I enjoyed both these poems equally because each is very evocative in its own way. ‘The Lamb’ evokes the innocent delight of childhood and a natural world that is pleasant and picturesque. ‘The Tyger’, on the other hand, vividly depicts a dangerous creature in a dark, threatening world
‘Tyger! Tyger! Burning bright
In the forests of the night;’
The fact that the poems complement each other helps me to understand them because I feel that Blake is describing the two extremes of God’s creation, and through them the two sides of human nature, in a more effective and immediate way than if he had attempted to do so in a single poem. On the surface, ‘The Lamb’ seems a very simple poem. The complexity of the concept it expresses regarding the nature of God’s relationship with Man emerges most clearly by reading it in conjunction with ‘The Tyger’.
Through these two related but very different poems, Blake has successfully brought into sharp contrast the two different faces of God, which seem to be revealed if we look at the world he created. His world contains the harmless, gentle lamb but also the menacing tiger. Blake asks the thought-provoking question to the tiger
‘Did he who made the Lamb make thee?’
and the two poems read together bring out very forcefully his point that God did not only create the good and beautiful things in the world but the dreadful and frightening ones also.
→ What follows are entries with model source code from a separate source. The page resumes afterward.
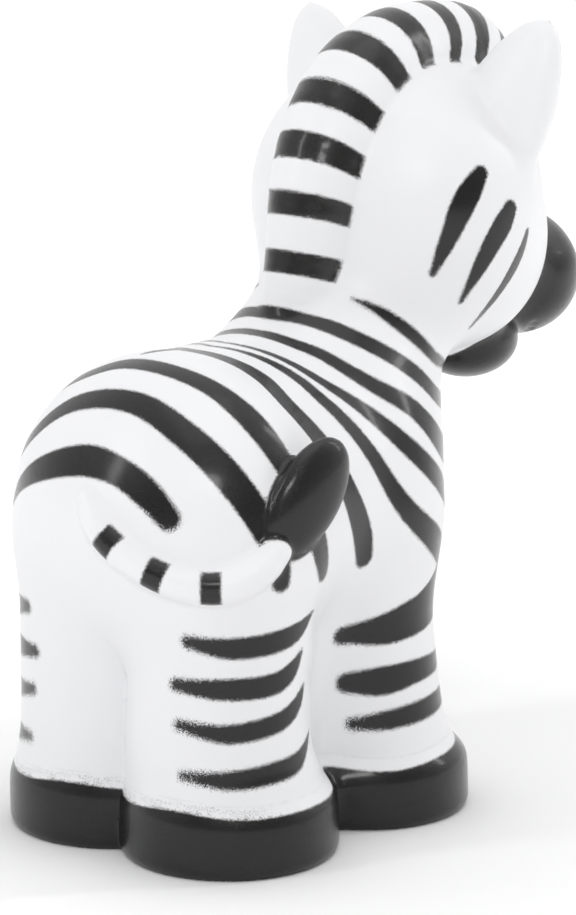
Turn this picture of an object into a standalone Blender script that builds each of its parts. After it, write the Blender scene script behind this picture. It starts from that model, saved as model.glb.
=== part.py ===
"""A stocky toy zebra, one vinyl moulding that stands on its four hooves, facing -Y.

The figure is modelled from rounded masses. Blender primitives block it out, a voxel remesh joins them, and
the joined surface then settles onto the same masses blended softly into each other. Every place and
radius of the figure is a share of its height.
"""

import bmesh
import bpy
import numpy as np
from mathutils import Euler, Matrix

# Driving sizes, in metres
figureHeight = 0.0855
maneWidth = 0.0122
maneStandsProud = 0.0067
tailThickness = 0.0037
hoofHeight = 0.0066
hindHoofRadius = 0.0116
foreHoofRadius = 0.0112
hoofEdgeRadius = 0.0012
earThickness = 0.0066

# The pose is drawn on a figure 85.5 units high, so that one unit is a millimetre at this height
drawnHeight = 85.5
unit = figureHeight / drawnHeight

# Middle of the drawn figure's length, which becomes the origin's Y
drawnMiddle = -1.25

# Surface resolution
voxelSize = 0.85
facetTarget = 9000
soleSnap = 0.12
gradientStep = 0.04
shankBalls = 4
maneBalls = 3
tailBalls = 2


def vectorLength(vectors):
    return np.sqrt((vectors * vectors).sum(-1))


def blend(first, second, softness):
    """Union of two distances with a fillet about as wide as the softness."""
    overlap = np.maximum(softness - np.abs(first - second), 0.0) / softness
    return np.minimum(first, second) - overlap * overlap * softness / 4


def mirrored(points):
    """The points folded onto the -X side, so that one mass drawn there makes a pair."""
    folded = points.copy()
    folded[..., 0] = -np.abs(folded[..., 0])
    return folded


def turned(points, tilt):
    """The points as seen along axes that are tilted by degrees about X, Y and Z."""
    return points @ np.array(Euler(np.radians(tilt)).to_matrix())


def ballDistance(points, centre, radii, tilt=(0.0, 0.0, 0.0)):
    """Distance to a tilted ellipsoid."""
    shares = turned(points - np.array(centre), tilt) / np.array(radii)
    reach = vectorLength(shares)
    slope = vectorLength(shares / np.array(radii))
    return reach * (reach - 1) / np.maximum(slope, 1e-9)


def limbDistance(points, start, end, startRadius, endRadius):
    """Distance to a round bar that tapers from one end to the other."""
    start = np.array(start)
    along = np.array(end) - start
    share = np.clip((points - start) @ along / (along @ along), 0, 1)
    nearest = start + share[..., None] * along
    return vectorLength(points - nearest) - startRadius - (endRadius - startRadius) * share


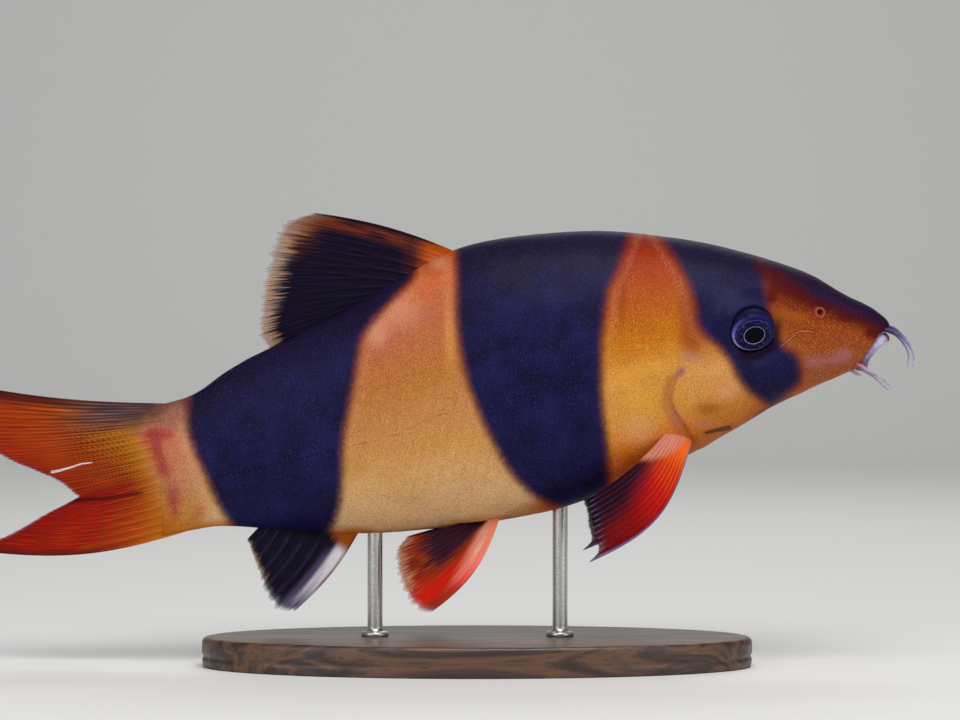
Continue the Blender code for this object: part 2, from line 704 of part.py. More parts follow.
def main():
    clear_scene()
    group = collection("clown_loach")
    trunk = fish(group)
    rods = stand_rods(trunk, group)
    for rod in rods:
        finish(rod, "stand_rod")
    finish(stand_base(group), "stand_base")


main()
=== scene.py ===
"""Clown loach, life size, on its display stand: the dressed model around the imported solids.

The fish is built level in its own frame, in millimetres: X forward from the base of the tail fin, Y to the
fish's left and Z up from the body's axis. FishForm then bends its tail, pitches it nose-up and puts it over
the stand, as the solids are. Markings are drawn as smooth lines through pixels of the photograph, which is
960 by 720, and reach the shaders as distances kept on the vertices.
"""

from __future__ import annotations

import logging
import math
from dataclasses import dataclass, field
from enum import Enum
from typing import Any, NamedTuple

import bpy
import numpy as np
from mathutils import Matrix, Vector

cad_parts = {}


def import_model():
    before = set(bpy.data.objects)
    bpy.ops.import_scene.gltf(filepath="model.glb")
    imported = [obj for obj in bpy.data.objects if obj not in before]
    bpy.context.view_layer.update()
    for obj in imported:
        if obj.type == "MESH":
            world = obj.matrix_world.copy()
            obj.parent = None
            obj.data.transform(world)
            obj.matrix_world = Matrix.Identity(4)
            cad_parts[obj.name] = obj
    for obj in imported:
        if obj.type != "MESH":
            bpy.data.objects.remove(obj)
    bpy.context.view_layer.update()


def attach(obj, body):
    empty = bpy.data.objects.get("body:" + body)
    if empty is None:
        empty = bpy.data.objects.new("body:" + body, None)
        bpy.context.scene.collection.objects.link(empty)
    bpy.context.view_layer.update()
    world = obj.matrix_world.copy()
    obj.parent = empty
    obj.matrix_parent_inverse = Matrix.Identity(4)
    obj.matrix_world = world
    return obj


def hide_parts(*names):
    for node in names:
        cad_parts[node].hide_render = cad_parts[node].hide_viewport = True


MM = 0.001
SEED = 7
ROOT = "root"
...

Man has a close relationship with God and Man, too, is capable of producing both useful and destructive things. Blake clearly identifies childhood with innocence but suggests that, with experience, this innocence is lost and adults have to face the darker side of life and perhaps find themselves asking questions of God that are not as easily answered as the question asked by the child in ‘The Lamb’.